Ping pong
Nadie quiere oír el sonido del ‘ping pong, ping pong’ que marca el paso del tiempo
José Antonio Garriga Vela
Sábado, 17 de diciembre 2016, 00:33
Hace alrededor de un mes compré la mesa de ping-pong que tanto deseaba. La coloqué en la terraza y desde entonces paso el día ... acariciando la superficie de fibra como si examinara la altura del césped de un campo de fútbol. Cuando recibo alguna visita reto al recién llegado a jugar conmigo, pero siempre sucede algo que impide el encuentro. Unas veces se aplaza porque sopla demasiado viento y las pelotas caen al vecino de abajo, otras veces el adversario se niega en rotundo porque detesta practicar cualquier tipo de deporte. El caso es que no se juega el partido o se interrumpe antes de finalizarlo. La semana pasada decidí bajar la mesa al aparcamiento subterráneo del edificio y poner las raquetas sobre el tablero hasta que apareciese algún inquilino que cayera en la tentación de agarrar una de ellas y disputar el partido. Además el garaje posee la ventaja de que no hay que ir a recoger la pelota a ningún sitio más abajo del suelo y sólo necesito un adversario con ganas de desentumecer los músculos. Me siento como el niño que da patadas al balón esperando que se vayan sumando otros compañeros hasta conseguir el número suficiente para jugar el partido. Pero por ahora no hay suerte, nadie quiere oír el sonido del ping pong, ping pong que marca el paso del tiempo, delicado y rotundo, sobre la mesa de juego. Al verme en medio del garaje, los inquilinos del edificio piensan que estoy esperando un camión de mudanzas para llevarse los muebles. Cada vez que oigo llegar un coche, cojo la raqueta y hago botar la pelota con la intención de que sirva de reclamo, pero nada.
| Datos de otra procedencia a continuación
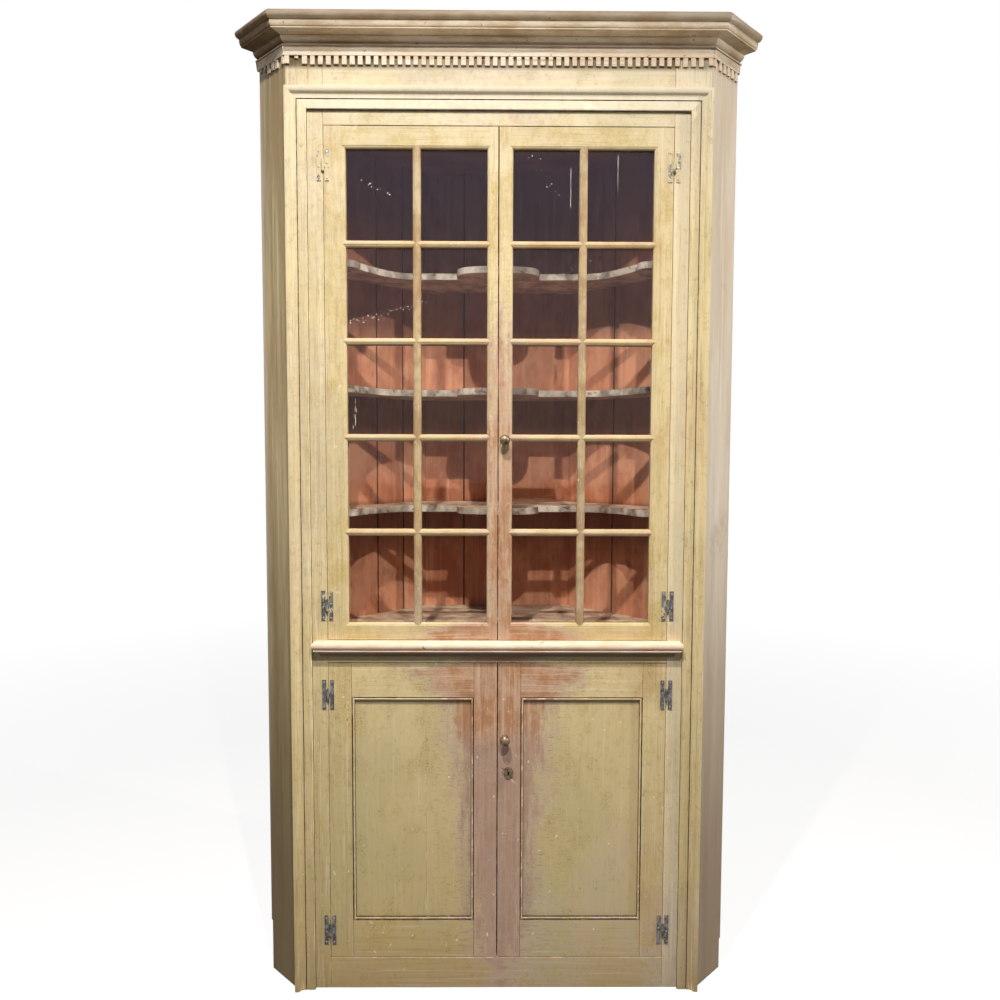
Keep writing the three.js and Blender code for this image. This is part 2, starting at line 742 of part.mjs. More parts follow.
// Panelled doors: two stiles, two rails and a flat panel loose in their grooves
function panelledDoor(name, toward, fitted) {
  const group = doorGroup(toward, lowerDoorFoot);
  const left = hingeGap + panelDoorStile;
  const right = meetingEdge - panelDoorStile;
  const foot = panelDoorBottomRail;
  const top = lowerDoorHeight - panelDoorTopRail;
  const opening = stickingPocket(toward, left, right, foot, top);
  const grooveBack = stickingDepth + panelThickness + 2 * fit;
  const groove = doorBlock(
    toward,
    [left - panelGroove, stickingDepth, foot - panelGroove],
    [right + panelGroove, grooveBack, top + panelGroove],
  );
  const members = {
    hinge_stile: [[hingeGap, 0], [left, lowerDoorHeight]],
    meeting_stile: [[right, 0], [meetingEdge, lowerDoorHeight]],
    top_rail: [[left + fit, top], [right - fit, lowerDoorHeight]],
    bottom_rail: [[left + fit, 0], [right - fit, foot]],
  };
  for (const [member, [[across0, z0], [across1, z1]]] of Object.entries(members)) {
    let wood = doorBlock(toward, [across0, 0, z0], [across1, doorThickness, z1]);
    wood = wood.subtract(opening).subtract(groove);
    if (fitted && member === 'meeting_stile') {
      const keyhole = faceSolid(keyholeShape(), -overrun, doorThickness + overrun);
      keyhole.translate(toward * (meetingEdge - lockInset), 0, lockRise);
      wood = wood.subtract(solidOf(keyhole));
      wood = wood.subtract(spindleHole(toward, lowerKnobInset, lowerKnobRise));
    }
    piece(group, `${name}_${member}`, geometryOf(wood), facePaint());
  }
  const panel = new THREE.BoxGeometry(
    right - left + 2 * (panelGroove - fit),
    panelThickness,
    top - foot + 2 * (panelGroove - fit),
  );
  const middle = [
    (toward * (left + right)) / 2,
    stickingDepth + fit + panelThickness / 2,
    (foot + top) / 2,
  ];
  piece(group, `${name}_panel`, panel, facePaint(), middle);
  return group;
}

const doors = {
  left_upper: glazedDoor('left_glazed_door', 1, leftSashHingeStile, leftSashMeetingStile, false),
  right_upper: glazedDoor('right_glazed_door', -1, rightSashHingeStile, rightSashMeetingStile, true),
  left_lower: panelledDoor('left_panel_door', 1, false),
  right_lower: panelledDoor('right_panel_door', -1, true),
};

// H hinges. The door's leaf carries the middle of the knuckle, bored for the pin, and the
// frame's leaf carries both ends of the knuckle and the pin.
const pinDepth = -(fit + knuckleRadius);
const knucklePart = knuckleHeight / 3;
function hingeLeaf(direction, segments) {
  const strip = block(
    [direction * leafStart, -fit - leafThickness, -hingeHeight / 2],
    [direction * (leafStart + leafWidth), -fit, hingeHeight / 2],
  );
  let leaf = solidOf(strip);
  for (const [z0, z1] of segments) {
    const arm = block([0, -fit - leafThickness, z0], [direction * (leafStart + leafThickness), -fit, z1]);
    leaf = leaf.add(solidOf(arm)).add(solidOf(post(knuckleRadius, z0, z1).translate(0, pinDepth, 0)));
  }
  return leaf;
}
function frameLeaf(direction) {
  const ends = [
    [-knuckleHeight / 2, -knucklePart / 2 - fit],
    [knucklePart / 2 + fit, knuckleHeight / 2],
  ];
  const pinTop = knuckleHeight / 2 + pinHeadHeight;
  const pin = post(pinRadius, -pinTop, pinTop).translate(0, pinDepth, 0);
  const head = post(pinHeadRadius, knuckleHeight / 2 - fit, pinTop).translate(0, pinDepth, 0);
  return geometryOf(hingeLeaf(direction, ends).add(solidOf(pin)).add(solidOf(head)));
}
function doorLeaf(direction) {
  const bore = post(pinRadius + boreClearance, -knucklePart, knucklePart).translate(0, pinDepth, 0);
  const middle = [[-knucklePart / 2, knucklePart / 2]];
  return geometryOf(hingeLeaf(direction, middle).subtract(solidOf(bore)));
}
for (const [name, group] of Object.entries(doors)) {
  const toward = name.startsWith('left') ? 1 : -1;
  const upper = name.endsWith('upper');
  const rises = {
    bottom: upper ? upperHingeFromFoot : lowerHingeFromFoot,
    top: upper ? upperDoorHeight - upperHingeFromTop : lowerDoorHeight - lowerHingeFromTop,
  };
  for (const [place, rise] of Object.entries(rises)) {
    const onFrame = [group.position.x, 0, group.position.z + rise];
    const onDoor = [0, 0, rise];
    piece(caseGroup, `${name}_${place}_hinge_frame_leaf`, frameLeaf(-toward), iron(), onFrame);
    piece(group, `${name}_${place}_hinge_door_leaf`, doorLeaf(toward), iron(), onDoor);
  }
}

// Knobs on the right-hand doors: one turning, from the rose to the spindle's inner end, with
// the latch tongue across it behind the door
function latchKnob() {
  const inner = -(doorThickness + fit + tongueThickness);
  const outline = [
    [0, inner],
    [spindleRadius, inner],
    [spindleRadius, fit],
    [knobBaseRadius, fit],
    [knobBaseRadius, knobBaseHeight],
    [knobNeckRadius, knobNeckStart],
    ...arc([0, knobReach - knobBallHalfDepth], [knobRadius, knobBallHalfDepth], -55, 90),
  ];
  const profile = outline.map(([radius, out]) => new THREE.Vector2(radius, out));
  const turning = new THREE.LatheGeometry(profile, roundSides).rotateX(Math.PI);
  const tongue = block(
    [-tongueWidth / 2, doorThickness + fit, -tongueLength],
    [tongueWidth / 2, doorThickness + fit + tongueThickness, tongueWidth / 2],
  );
  return geometryOf(solidOf(turning).add(solidOf(tongue)));
}
const rightKnobs = {
  upper_latch_knob: [doors.right_upper, upperKnobInset, upperKnobRise],
  lower_latch_knob: [doors.right_lower, lowerKnobInset, lowerKnobRise],
};
for (const [name, [group, inset, rise]] of Object.entries(rightKnobs)) {
  piece(group, name, latchKnob(), brass(), [-(meetingEdge - inset), 0, rise]);
}

// Rim lock on the lower right door: an oval escutcheon outside, a case with a bolt inside
const lockAcross = -(meetingEdge - lockInset);
const plate = new THREE.Shape();
plate.absellipse(0, 0, escutcheonWidth / 2, escutcheonHeight / 2, 0, 2 * Math.PI, false, 0);
plate.holes.push(keyholeOutline(0));
const escutcheon = faceSolid(plate, -fit - escutcheonThickness, -fit);
piece(doors.right_lower, 'keyhole_escutcheon', escutcheon, brass(), [lockAcross, 0, lockRise]);

const caseFront = doorThickness + fit;
const caseEdge = -(meetingEdge - boltRecess);
const boltDepth = caseFront + (lockCaseDepth - boltThickness) / 2;
const bolt = block(
  [caseEdge + boltLength, boltDepth, -boltHeight / 2],
  [caseEdge, boltDepth + boltThickness, boltHeight / 2],
);
const channel = block(
  [caseEdge + boltLength + lockWall, boltDepth - fit, -boltHeight / 2 - fit],
  [caseEdge - overrun, boltDepth + boltThickness + fit, boltHeight / 2 + fit],
);
const housing = block(
  [caseEdge, caseFront, -lockCaseHeight / 2],
  [caseEdge + lockCaseLength, caseFront + lockCaseDepth, lockCaseHeight / 2],
);
const keyway = faceSolid(keyholeShape(), 0, boltDepth).translate(lockAcross, 0, 0);
const lockCase = solidOf(housing).subtract(solidOf(channel)).subtract(solidOf(keyway));
piece(doors.right_lower, 'lock_case', geometryOf(lockCase), iron(), [0, 0, lockRise]);
piece(doors.right_lower, 'lock_bolt', bolt, iron(), [0, 0, lockRise]);

cupboard.position.y = -middleDepth;

export default cupboard;
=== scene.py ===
import math

import bmesh
import bpy
from mathutils import Matrix, Vector, noise


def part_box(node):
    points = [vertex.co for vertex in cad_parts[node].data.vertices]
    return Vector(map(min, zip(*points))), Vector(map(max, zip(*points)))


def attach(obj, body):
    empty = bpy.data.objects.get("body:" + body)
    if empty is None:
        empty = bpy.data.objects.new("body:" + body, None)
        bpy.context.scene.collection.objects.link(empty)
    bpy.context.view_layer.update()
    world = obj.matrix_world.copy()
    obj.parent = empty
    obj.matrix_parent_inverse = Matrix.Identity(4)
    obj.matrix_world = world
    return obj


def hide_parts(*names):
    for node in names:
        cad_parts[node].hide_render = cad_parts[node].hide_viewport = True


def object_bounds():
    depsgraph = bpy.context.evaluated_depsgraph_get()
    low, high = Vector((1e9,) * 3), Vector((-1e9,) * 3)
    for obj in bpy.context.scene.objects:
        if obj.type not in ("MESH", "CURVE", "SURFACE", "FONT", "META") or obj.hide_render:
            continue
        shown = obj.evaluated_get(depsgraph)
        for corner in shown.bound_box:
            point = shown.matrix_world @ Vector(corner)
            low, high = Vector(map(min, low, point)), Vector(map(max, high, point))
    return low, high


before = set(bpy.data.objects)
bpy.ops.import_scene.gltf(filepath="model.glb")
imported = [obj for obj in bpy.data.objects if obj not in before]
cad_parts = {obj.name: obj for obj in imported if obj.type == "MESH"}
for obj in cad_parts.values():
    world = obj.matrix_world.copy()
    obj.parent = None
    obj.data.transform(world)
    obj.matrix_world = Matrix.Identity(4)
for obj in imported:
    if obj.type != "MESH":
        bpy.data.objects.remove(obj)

cad_low, cad_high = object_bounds()

# Camera. It stands where the photograph was taken from: at eye height, square to the front
# and tilted down a little.
eye = Vector((-0.00876, -2.10982, 1.31544))
tilt_down, turn_left, lean = 0.0617, -0.0071, -0.0031
focal_pixels, image_pixels, sensor_width = 815.43, 1000, 36
level_right = Vector((math.cos(turn_left), math.sin(turn_left), 0))
level_ahead = Vector((-math.sin(turn_left), math.cos(turn_left), 0))
straight_up = Vector((0, 0, 1))
ahead = level_ahead * math.cos(tilt_down) - straight_up * math.sin(tilt_down)
above = level_ahead * math.sin(tilt_down) + straight_up * math.cos(tilt_down)
image_right = level_right * math.cos(lean) - above * math.sin(lean)
image_up = level_right * math.sin(lean) + above * math.cos(lean)
camera = bpy.data.objects.new("camera", bpy.data.cameras.new("camera"))
camera.data.sensor_width = sensor_width
camera.data.lens = sensor_width * focal_pixels / image_pixels
facing = Matrix((image_right, image_up, -ahead)).transposed().to_4x4()
camera.matrix_world = Matrix.Translation(eye) @ facing
bpy.context.scene.collection.objects.link(camera)
bpy.context.scene.camera = camera

# Room. A pale floor that turns white with distance, and a white surround. Two ceiling lamps
# throw the shelves' outlines onto the cupboard's walls, and one lamp at each side fills.
bpy.context.scene.view_settings.view_transform = "Standard"
half_round = 180
lamps = {
    "high_lamp": ((0.30, -2.19, 3.40), 58, 160),
    "near_lamp": ((-0.27, -1.34, 3.15), 34, 120),
    "right_lamp": ((3.0, -1.0, 2.3), 38, half_round),
    "left_lamp": ((-3.0, -1.0, 2.3), 9, half_round),
}
lamp_size, lamp_tint = 0.05, (1, 0.95, 0.88)
side_lamp_target = Vector((0, 0, 1.25))
ambient_strength, mirrored_tint = 0.06, (0.88, 0.78, 1.0, 1)
horizon_rise, sky_rise, horizon_glow = 0.08, 0.3, 0.1
floor_reach, floor_matt, mirrored_glow = 30, 0.22, 0.05
glow_near, glow_far, near_glow, far_glow = 2.0, 5.0, 0.86, 1.0


def wire(tree, kind, inputs=(), out=0, **settings):
    """Adds a node and returns one of its outputs. Its inputs are values or other outputs."""
    node = tree.nodes.new(kind)
    for name, value in settings.items():
        setattr(node, name, value)
    for name, value in dict(inputs).items():
        if isinstance(value, bpy.types.NodeSocket):
            tree.links.new(value, node.inputs[name])
        else:
            node.inputs[name].default_value = value
    return node.outputs[out] if node.outputs else node


def calc(operation, first, second=0.0):
    """Arithmetic on two values, one of them at least a node's output."""
    output = first if isinstance(first, bpy.types.NodeSocket) else second
    inputs = {0: first, 1: second}
    return wire(output.id_data, "ShaderNodeMath", inputs, operation=operation)


def times(first, *others):
    for other in others:
        first = calc("MULTIPLY", first, other)
    return first


def axis(place, number):
    return wire(place.id_data, "ShaderNodeSeparateXYZ", {0: place}, number)


def new_finish(name):
    """A bare material, and the object's own coordinates in its node tree."""
    material = bpy.data.materials.new(name)
    material.use_nodes = True
    material.node_tree.nodes.clear()
    return material, wire(material.node_tree, "ShaderNodeTexCoord", out="Object")


def unscattered(seen, ray):
    """Leaves out what is seen by way of a matt surface."""
    return times(seen, calc("LESS_THAN", ray["Diffuse Depth"], 0.5))


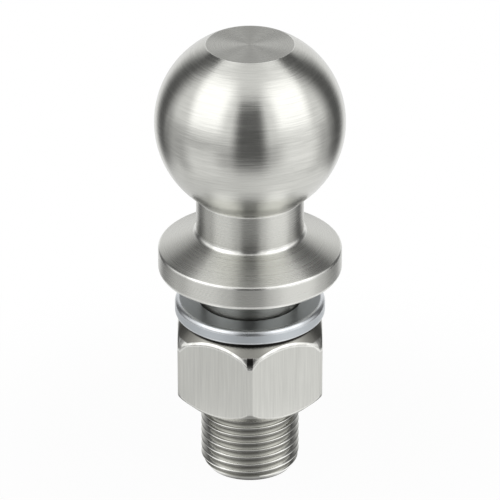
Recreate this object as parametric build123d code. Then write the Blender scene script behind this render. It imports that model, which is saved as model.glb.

Al final he tomado la resolución de levantar la mitad de la mesa y apoyarla en la pared, de tal forma que me enfrento a mí mismo como si jugara al frontón. El contrincante casi nunca me sorprende, lo veo venir, lo conozco, no hace falta que le mire a los ojos para adivinar sus intenciones. Siempre gano. Los vecinos me miran de soslayo, saludan y desaparecen. Ignoro la expresión de sus caras. Yo estoy demasiado concentrado en el partido para distraerme con cualquier tontería y perder el punto. Juego todos los días con los amigos invisibles. Después subo a casa y hago los deberes. No se lo digo a nadie, pero me complace la sensación de haber vuelto a la infancia.
Al bajar esta mañana, me he encontrado a un vecino jugando al tenis en la cancha de su aparcamiento, no al tenis de mesa que yo practico a diario sino al tenis de campo. Ha trazado una línea en la pared y se dedica a pegar pelotazos. Todo es cuestión de tiempo y paciencia. Se le bajarán los humos y acabará entrando en mi terreno.